=== Written request ===
Below are several entries. Transcribe exactly those lines that fall from the one with "Continue the FreeCAD" through the one with "cad_parts[node].hide_render = cad_parts[node].hide_viewport", end lines included.

=== Data section ===
- - - - -

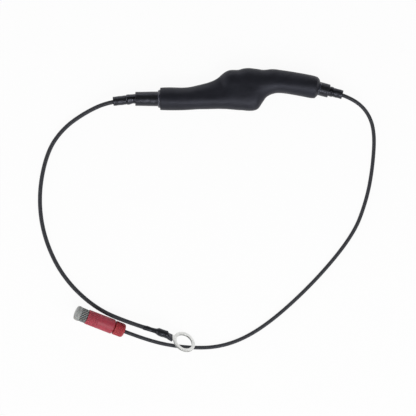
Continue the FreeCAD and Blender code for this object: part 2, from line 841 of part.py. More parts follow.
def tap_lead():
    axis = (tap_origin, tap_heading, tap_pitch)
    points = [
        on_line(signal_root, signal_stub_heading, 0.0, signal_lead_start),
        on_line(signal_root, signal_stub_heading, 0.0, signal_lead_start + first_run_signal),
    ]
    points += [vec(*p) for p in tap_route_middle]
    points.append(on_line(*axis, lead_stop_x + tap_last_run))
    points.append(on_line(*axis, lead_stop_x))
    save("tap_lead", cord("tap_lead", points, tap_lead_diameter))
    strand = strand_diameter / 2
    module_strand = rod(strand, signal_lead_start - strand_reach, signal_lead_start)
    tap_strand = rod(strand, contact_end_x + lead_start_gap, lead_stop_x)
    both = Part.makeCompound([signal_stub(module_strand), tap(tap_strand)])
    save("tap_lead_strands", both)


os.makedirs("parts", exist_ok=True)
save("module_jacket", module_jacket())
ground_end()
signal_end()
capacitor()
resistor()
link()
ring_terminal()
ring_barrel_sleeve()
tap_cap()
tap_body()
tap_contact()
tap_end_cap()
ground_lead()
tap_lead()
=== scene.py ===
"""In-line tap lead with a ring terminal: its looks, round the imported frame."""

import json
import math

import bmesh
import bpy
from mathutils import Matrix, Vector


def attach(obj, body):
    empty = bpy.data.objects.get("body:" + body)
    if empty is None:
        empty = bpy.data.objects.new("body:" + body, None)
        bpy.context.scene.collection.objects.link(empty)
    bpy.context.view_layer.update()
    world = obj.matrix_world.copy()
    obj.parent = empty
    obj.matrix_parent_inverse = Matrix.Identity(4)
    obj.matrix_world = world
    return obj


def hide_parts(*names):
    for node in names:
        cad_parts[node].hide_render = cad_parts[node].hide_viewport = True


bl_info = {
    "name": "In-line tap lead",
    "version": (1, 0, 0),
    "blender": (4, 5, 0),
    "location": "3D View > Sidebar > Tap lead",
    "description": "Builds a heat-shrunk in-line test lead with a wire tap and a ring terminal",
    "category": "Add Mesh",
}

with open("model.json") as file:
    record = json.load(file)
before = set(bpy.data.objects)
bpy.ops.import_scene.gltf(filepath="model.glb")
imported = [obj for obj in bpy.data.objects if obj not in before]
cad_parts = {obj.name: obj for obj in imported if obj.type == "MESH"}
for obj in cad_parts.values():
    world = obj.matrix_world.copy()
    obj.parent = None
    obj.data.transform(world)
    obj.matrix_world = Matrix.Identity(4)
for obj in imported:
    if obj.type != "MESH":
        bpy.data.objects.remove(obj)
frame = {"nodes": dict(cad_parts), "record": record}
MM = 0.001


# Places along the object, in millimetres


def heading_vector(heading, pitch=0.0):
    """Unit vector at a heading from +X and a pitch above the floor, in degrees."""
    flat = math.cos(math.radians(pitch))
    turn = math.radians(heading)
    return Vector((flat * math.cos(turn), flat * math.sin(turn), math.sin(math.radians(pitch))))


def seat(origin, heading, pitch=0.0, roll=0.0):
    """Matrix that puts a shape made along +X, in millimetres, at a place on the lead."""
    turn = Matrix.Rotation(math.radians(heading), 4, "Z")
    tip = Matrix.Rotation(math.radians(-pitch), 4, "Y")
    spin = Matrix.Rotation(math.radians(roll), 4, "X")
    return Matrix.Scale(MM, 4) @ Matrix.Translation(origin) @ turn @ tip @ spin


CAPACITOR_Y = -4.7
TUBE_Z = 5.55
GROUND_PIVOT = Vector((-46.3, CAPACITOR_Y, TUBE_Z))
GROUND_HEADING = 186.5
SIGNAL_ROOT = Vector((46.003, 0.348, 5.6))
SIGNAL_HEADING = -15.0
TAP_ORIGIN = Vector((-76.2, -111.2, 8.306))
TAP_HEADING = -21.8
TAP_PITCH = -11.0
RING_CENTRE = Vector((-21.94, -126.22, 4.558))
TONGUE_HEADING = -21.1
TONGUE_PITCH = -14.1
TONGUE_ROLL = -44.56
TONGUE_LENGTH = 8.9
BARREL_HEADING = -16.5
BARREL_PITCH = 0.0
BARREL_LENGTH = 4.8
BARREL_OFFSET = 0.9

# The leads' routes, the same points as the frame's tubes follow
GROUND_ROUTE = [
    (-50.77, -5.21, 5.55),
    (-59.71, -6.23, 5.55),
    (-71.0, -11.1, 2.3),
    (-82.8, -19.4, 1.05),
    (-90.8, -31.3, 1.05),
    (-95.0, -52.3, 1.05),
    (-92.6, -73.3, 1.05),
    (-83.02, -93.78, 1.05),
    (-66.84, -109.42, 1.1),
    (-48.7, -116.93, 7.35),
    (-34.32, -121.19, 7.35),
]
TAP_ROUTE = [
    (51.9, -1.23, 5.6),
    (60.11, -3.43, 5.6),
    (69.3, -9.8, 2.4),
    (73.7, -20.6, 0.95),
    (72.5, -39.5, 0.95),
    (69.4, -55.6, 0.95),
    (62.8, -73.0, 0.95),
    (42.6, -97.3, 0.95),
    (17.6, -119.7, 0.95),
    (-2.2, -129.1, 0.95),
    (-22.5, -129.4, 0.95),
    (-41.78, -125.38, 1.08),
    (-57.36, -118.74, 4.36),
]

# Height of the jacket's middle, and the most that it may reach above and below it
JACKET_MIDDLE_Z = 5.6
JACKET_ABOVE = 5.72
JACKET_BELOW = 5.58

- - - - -

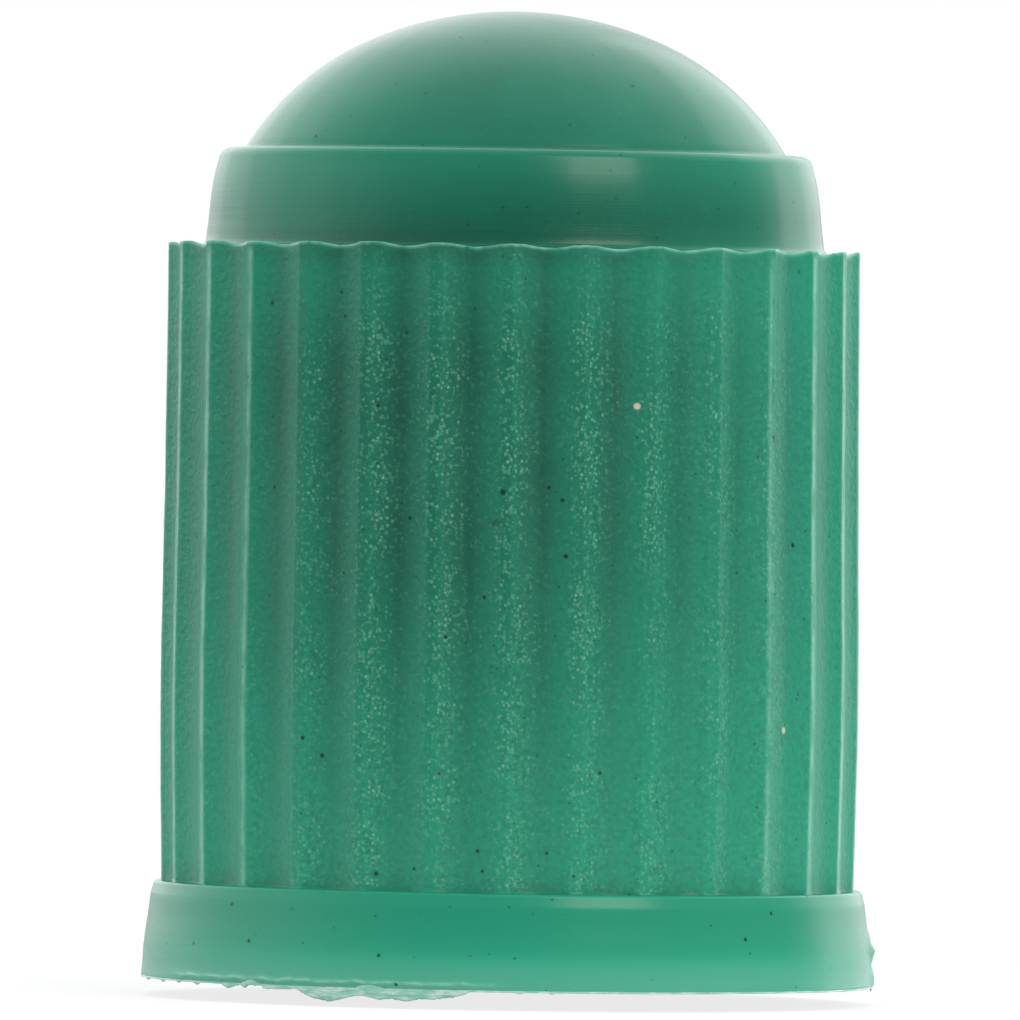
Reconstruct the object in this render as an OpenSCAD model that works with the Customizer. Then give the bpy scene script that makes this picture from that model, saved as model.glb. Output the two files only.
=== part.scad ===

- - - - -

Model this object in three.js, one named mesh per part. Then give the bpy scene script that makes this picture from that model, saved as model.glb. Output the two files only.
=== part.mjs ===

- - - - -

=== Reply to the task ===
Continue the FreeCAD and Blender code for this object: part 2, from line 841 of part.py. More parts follow.
def tap_lead():
    axis = (tap_origin, tap_heading, tap_pitch)
    points = [
        on_line(signal_root, signal_stub_heading, 0.0, signal_lead_start),
        on_line(signal_root, signal_stub_heading, 0.0, signal_lead_start + first_run_signal),
    ]
    points += [vec(*p) for p in tap_route_middle]
    points.append(on_line(*axis, lead_stop_x + tap_last_run))
    points.append(on_line(*axis, lead_stop_x))
    save("tap_lead", cord("tap_lead", points, tap_lead_diameter))
    strand = strand_diameter / 2
    module_strand = rod(strand, signal_lead_start - strand_reach, signal_lead_start)
    tap_strand = rod(strand, contact_end_x + lead_start_gap, lead_stop_x)
    both = Part.makeCompound([signal_stub(module_strand), tap(tap_strand)])
    save("tap_lead_strands", both)


os.makedirs("parts", exist_ok=True)
save("module_jacket", module_jacket())
ground_end()
signal_end()
capacitor()
resistor()
link()
ring_terminal()
ring_barrel_sleeve()
tap_cap()
tap_body()
tap_contact()
tap_end_cap()
ground_lead()
tap_lead()
=== scene.py ===
"""In-line tap lead with a ring terminal: its looks, round the imported frame."""

import json
import math

import bmesh
import bpy
from mathutils import Matrix, Vector


def attach(obj, body):
    empty = bpy.data.objects.get("body:" + body)
    if empty is None:
        empty = bpy.data.objects.new("body:" + body, None)
        bpy.context.scene.collection.objects.link(empty)
    bpy.context.view_layer.update()
    world = obj.matrix_world.copy()
    obj.parent = empty
    obj.matrix_parent_inverse = Matrix.Identity(4)
    obj.matrix_world = world
    return obj


def hide_parts(*names):
    for node in names:
        cad_parts[node].hide_render = cad_parts[node].hide_viewport = True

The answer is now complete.